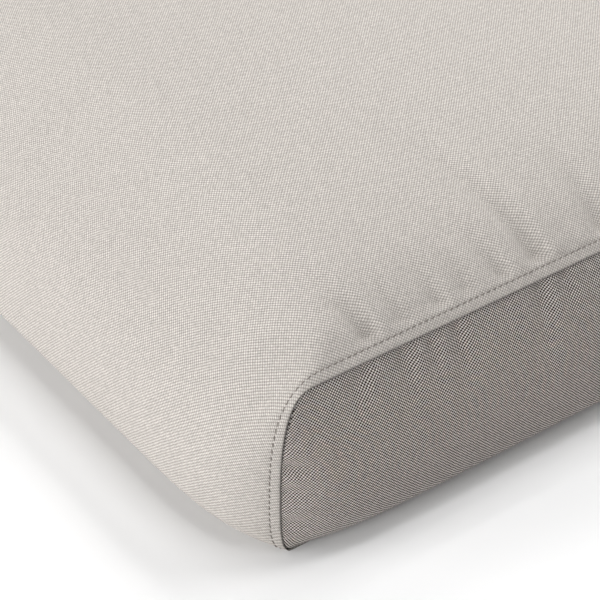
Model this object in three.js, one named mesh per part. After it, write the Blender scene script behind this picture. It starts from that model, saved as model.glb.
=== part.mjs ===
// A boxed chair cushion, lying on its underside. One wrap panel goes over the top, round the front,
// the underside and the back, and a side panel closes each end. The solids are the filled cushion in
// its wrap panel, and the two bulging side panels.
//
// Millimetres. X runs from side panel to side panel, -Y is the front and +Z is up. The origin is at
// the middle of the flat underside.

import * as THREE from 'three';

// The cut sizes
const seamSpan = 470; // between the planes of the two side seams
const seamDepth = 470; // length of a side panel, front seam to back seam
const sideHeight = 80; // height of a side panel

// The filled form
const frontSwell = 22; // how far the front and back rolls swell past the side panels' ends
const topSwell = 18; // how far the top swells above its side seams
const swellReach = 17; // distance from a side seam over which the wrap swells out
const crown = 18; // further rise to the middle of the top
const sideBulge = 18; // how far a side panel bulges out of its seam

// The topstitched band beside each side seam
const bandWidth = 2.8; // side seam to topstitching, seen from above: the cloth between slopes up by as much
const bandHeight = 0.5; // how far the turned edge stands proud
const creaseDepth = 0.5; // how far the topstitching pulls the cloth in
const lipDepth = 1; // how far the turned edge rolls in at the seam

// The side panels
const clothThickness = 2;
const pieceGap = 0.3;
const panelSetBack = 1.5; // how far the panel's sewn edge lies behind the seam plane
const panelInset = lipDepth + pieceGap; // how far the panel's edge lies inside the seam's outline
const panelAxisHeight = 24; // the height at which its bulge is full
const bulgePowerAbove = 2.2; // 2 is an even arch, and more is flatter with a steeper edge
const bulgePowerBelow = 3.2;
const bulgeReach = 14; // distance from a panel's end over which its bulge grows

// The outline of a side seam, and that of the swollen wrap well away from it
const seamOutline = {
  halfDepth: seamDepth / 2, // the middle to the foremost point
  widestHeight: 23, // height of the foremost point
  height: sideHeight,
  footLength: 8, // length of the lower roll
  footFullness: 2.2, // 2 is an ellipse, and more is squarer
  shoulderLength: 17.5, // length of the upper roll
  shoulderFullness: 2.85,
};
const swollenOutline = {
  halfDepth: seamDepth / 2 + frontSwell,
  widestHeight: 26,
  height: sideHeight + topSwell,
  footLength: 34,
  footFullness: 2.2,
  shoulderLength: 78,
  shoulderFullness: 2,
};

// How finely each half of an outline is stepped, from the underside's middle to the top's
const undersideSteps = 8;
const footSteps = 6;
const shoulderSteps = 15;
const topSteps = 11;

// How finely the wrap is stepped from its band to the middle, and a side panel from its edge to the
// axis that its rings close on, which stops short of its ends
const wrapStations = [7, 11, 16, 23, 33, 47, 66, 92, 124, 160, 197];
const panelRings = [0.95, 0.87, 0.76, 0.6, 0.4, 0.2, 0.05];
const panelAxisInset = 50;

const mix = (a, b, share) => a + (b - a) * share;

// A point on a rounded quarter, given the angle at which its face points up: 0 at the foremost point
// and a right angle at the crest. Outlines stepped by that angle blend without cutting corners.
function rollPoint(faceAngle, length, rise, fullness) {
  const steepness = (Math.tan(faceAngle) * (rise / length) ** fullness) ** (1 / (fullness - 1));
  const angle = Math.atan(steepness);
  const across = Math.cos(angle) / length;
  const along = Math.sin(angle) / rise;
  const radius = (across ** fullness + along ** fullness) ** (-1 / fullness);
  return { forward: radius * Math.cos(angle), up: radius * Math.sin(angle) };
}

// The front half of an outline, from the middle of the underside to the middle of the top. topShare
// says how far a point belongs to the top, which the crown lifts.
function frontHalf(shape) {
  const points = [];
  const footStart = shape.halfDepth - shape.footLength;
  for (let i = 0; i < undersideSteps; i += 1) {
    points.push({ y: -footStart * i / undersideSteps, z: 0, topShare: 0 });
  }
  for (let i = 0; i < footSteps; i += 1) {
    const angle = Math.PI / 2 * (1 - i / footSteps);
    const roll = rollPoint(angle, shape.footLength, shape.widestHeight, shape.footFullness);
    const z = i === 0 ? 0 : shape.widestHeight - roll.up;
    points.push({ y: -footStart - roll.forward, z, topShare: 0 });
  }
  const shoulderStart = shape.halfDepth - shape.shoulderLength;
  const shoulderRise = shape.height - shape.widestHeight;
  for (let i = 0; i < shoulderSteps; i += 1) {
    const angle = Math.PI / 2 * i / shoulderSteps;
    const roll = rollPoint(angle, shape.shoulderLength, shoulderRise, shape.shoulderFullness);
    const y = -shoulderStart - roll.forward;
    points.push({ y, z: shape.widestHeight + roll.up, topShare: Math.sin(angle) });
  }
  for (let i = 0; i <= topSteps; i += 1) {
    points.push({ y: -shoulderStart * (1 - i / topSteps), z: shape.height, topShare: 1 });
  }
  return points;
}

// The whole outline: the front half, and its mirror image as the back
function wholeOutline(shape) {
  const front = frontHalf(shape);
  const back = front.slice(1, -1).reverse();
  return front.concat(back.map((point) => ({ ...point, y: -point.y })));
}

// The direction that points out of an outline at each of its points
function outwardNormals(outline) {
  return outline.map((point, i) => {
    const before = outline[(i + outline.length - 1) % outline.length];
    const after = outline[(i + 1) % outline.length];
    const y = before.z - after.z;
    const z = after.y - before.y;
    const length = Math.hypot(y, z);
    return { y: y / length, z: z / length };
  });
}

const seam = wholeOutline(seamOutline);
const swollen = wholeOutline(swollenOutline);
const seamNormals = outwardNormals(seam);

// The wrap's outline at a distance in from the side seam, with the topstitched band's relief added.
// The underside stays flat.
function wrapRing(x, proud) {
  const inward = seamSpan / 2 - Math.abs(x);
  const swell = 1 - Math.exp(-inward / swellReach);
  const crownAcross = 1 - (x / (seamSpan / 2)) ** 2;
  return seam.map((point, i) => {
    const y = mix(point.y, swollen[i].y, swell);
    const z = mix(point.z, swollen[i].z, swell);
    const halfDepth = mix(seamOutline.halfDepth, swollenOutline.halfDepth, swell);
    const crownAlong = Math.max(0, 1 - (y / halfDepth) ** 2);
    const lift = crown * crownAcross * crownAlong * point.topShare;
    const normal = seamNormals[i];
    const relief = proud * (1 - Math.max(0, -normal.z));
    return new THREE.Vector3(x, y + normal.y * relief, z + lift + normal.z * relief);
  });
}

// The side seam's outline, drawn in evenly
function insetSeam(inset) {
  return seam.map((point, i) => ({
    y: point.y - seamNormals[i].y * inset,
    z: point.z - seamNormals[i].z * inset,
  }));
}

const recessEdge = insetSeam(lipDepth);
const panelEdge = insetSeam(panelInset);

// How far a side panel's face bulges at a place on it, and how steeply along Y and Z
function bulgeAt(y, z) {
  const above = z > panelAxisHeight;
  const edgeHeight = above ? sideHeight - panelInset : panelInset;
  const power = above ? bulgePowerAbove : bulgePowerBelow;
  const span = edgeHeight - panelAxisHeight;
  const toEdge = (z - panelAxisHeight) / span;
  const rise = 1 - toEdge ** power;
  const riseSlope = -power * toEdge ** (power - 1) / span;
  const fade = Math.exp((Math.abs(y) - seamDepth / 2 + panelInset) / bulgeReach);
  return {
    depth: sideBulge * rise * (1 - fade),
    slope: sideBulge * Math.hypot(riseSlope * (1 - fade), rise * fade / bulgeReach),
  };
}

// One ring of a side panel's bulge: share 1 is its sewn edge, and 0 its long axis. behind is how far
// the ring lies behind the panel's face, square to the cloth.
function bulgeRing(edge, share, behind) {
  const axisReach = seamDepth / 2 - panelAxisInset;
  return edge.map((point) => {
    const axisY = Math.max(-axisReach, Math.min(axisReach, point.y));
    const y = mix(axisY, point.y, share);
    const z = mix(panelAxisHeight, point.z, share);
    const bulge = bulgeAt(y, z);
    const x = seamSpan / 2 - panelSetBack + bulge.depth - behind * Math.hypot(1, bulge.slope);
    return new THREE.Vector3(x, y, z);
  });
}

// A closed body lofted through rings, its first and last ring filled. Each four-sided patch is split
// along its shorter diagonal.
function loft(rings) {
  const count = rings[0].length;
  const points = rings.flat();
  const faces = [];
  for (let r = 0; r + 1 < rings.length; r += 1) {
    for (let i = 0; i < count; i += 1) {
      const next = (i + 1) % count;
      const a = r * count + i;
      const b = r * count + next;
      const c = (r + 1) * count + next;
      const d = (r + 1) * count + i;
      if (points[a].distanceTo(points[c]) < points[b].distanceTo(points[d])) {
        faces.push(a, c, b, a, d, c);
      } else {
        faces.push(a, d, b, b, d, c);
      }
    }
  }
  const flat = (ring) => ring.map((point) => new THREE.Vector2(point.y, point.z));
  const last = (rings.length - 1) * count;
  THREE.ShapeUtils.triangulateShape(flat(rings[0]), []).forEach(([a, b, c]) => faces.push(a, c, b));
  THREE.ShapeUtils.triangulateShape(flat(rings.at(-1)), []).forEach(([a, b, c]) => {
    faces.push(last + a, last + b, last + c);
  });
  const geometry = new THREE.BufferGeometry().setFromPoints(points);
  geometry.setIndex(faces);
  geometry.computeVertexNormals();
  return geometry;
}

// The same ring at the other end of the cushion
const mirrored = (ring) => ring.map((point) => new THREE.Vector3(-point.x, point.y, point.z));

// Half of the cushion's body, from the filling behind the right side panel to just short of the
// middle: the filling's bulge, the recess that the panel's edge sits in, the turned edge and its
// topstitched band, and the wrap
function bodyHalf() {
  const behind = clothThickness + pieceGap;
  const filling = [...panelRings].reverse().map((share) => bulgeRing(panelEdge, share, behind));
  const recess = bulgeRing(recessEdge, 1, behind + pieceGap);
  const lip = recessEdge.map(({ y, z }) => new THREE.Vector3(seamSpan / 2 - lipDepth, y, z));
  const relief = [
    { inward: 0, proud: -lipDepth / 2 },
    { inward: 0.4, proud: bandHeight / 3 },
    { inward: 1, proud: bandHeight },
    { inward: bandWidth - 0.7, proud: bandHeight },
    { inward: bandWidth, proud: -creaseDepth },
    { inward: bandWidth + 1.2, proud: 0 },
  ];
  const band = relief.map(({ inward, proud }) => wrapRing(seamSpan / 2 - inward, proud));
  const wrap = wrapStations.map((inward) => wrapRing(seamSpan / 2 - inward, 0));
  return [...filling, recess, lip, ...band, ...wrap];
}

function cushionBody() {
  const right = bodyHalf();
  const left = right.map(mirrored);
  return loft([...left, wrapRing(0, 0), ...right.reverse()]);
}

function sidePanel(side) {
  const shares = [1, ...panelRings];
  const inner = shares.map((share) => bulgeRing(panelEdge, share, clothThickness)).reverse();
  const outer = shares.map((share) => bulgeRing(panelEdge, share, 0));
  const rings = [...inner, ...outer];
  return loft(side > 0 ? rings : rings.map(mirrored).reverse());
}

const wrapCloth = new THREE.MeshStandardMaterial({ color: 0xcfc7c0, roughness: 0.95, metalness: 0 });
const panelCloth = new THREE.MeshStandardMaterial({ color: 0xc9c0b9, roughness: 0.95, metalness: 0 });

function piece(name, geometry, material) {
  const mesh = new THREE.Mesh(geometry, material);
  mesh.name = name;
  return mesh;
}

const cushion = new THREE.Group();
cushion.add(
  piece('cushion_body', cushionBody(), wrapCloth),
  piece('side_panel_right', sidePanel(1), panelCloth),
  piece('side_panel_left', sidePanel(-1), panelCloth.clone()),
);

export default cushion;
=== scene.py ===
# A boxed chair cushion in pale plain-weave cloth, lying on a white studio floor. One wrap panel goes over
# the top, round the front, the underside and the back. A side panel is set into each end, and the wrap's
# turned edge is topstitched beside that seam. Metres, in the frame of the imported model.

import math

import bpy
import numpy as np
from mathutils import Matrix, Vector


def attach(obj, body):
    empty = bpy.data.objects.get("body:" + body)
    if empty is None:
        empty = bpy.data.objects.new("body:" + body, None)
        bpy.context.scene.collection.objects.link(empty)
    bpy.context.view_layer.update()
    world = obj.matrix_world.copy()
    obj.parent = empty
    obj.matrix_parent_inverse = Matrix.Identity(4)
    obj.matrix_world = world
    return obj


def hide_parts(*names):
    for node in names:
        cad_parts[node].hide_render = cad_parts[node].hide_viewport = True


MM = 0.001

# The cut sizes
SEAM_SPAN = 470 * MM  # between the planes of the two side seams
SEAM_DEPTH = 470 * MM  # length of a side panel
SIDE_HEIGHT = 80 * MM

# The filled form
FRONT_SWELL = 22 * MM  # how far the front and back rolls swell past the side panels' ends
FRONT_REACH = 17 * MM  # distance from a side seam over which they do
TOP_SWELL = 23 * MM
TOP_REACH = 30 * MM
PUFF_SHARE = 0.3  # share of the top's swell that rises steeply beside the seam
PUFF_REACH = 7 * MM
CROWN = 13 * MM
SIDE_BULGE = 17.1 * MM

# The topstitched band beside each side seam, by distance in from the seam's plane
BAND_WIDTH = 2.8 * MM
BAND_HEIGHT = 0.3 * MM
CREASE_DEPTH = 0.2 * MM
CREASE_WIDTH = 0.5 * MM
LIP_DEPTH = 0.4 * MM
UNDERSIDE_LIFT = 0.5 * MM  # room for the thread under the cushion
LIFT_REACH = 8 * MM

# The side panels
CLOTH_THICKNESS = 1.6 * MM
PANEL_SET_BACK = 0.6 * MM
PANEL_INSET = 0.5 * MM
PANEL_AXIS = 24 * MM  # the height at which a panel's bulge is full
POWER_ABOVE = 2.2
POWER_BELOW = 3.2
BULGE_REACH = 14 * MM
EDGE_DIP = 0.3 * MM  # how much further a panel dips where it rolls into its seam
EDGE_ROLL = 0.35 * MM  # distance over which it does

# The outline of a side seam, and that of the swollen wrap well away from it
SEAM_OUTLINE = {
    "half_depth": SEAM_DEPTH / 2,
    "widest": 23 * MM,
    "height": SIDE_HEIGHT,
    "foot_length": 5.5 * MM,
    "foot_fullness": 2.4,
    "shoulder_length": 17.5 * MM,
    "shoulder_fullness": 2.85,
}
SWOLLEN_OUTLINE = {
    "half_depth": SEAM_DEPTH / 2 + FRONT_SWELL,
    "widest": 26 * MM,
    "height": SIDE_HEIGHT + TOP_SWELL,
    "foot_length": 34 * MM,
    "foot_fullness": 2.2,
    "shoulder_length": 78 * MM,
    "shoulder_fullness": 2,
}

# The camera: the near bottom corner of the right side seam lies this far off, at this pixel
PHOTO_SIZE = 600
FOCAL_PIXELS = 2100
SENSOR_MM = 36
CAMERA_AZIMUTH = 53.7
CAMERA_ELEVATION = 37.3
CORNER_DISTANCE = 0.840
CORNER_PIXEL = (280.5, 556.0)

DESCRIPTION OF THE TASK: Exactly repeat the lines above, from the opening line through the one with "const sideHeight = 80;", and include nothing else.

SOLUTION TO THE PROBLEM:
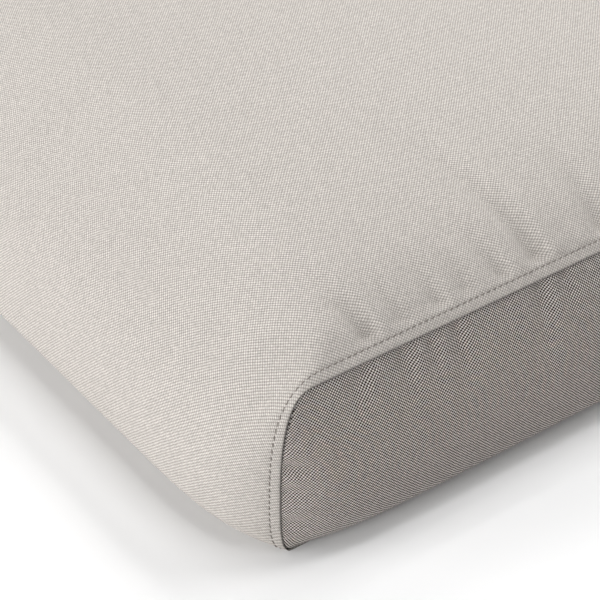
Model this object in three.js, one named mesh per part. After it, write the Blender scene script behind this picture. It starts from that model, saved as model.glb.
=== part.mjs ===
// A boxed chair cushion, lying on its underside. One wrap panel goes over the top, round the front,
// the underside and the back, and a side panel closes each end. The solids are the filled cushion in
// its wrap panel, and the two bulging side panels.
//
// Millimetres. X runs from side panel to side panel, -Y is the front and +Z is up. The origin is at
// the middle of the flat underside.

import * as THREE from 'three';

// The cut sizes
const seamSpan = 470; // between the planes of the two side seams
const seamDepth = 470; // length of a side panel, front seam to back seam
const sideHeight = 80; // height of a side panel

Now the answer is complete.